Fruit. What type of fruits does the plant produce? Describe the fruit: shape, color, size. Is it fleshy or dry? Does it have a large pit or multiple small seeds?
- Assist students in preparing and pressing their plant samples. See Student Page “Collecting a Scientific Specimen.”
Class Period Three
Allow a week or more for pressed specimens to dry prior to this class.
1. Once the specimens have dried, have students remove them from the press and mount them on acid-free paper with glue. Encourage them to handle the brittle plants with care.

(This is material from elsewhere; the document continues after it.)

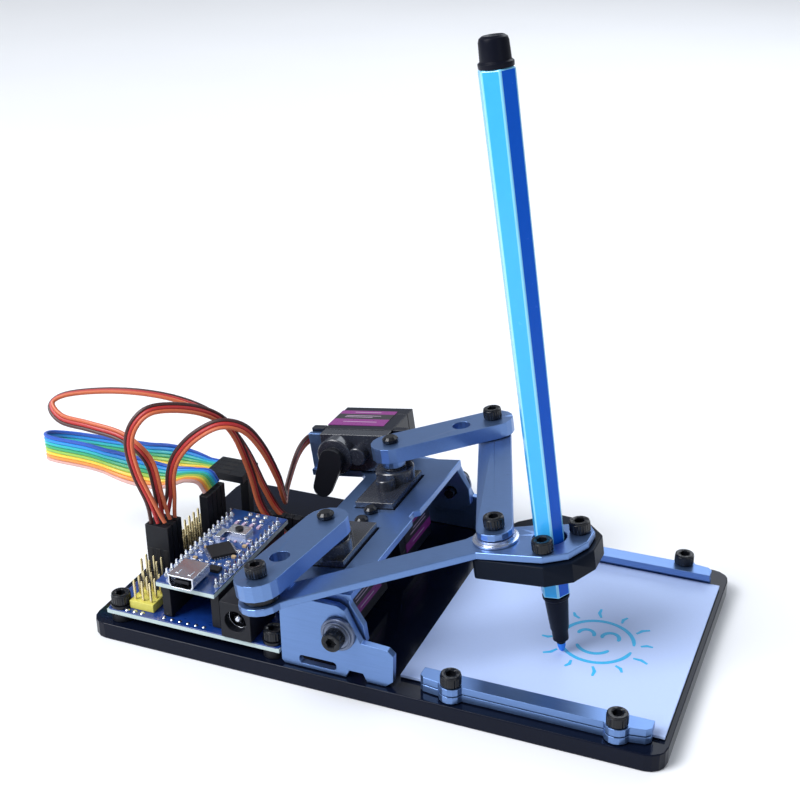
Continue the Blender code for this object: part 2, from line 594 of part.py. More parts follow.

Photographs of the original plant may be included on the same page. (Be sure to label photos with voucher number.)
2. Have students affix a voucher label in the lower right hand corner of their sheet with the following information:
- Genus, species (if known; if not known write “Species unknown”)
- Location (description and GPS coordinates, if known)
- Habitat, topography, vegetation, soil type, altitude
- Frequency: rare, occasional, or common (is the plant rare or plentiful in the area?)
- Plant description: height of plant; scent; color, shape, and orientation of leaves, flowers,
- Date of collection
- Name of collector
- Name of identifier
- Voucher number (assign a unique number to each voucher to identify it according to collector and class)
3. Attach a small paper pouch to each sheet for extra flowers or fruits or any pieces of the specimen that become dislodged over time.
4. Create a voucher log, listing all of the students’ voucher numbers and descriptions of each.
- Have students create note cards with pressed flowers and plants.
- Team up with art teacher on botanical drawing exercises.
- Substitute marine plants or insects.
- How has plant identification changed with advances in genetics? Do you think field observations are as important as they were prior to this technology? Why or why not?
- If you suspect that your plant is invasive, would that change the way you collect it? What kinds of preventative measures could you employ to prevent spreading it to new areas?
- Why is collecting good data important? Imagine you are a botanist studying population changes in rare Hawaiian species. At Bishop Museum, you find a drawer full of plant vouchers. They are missing data concerning where they were collected or when. How might this affect your research? How might it affect conservation efforts for the species?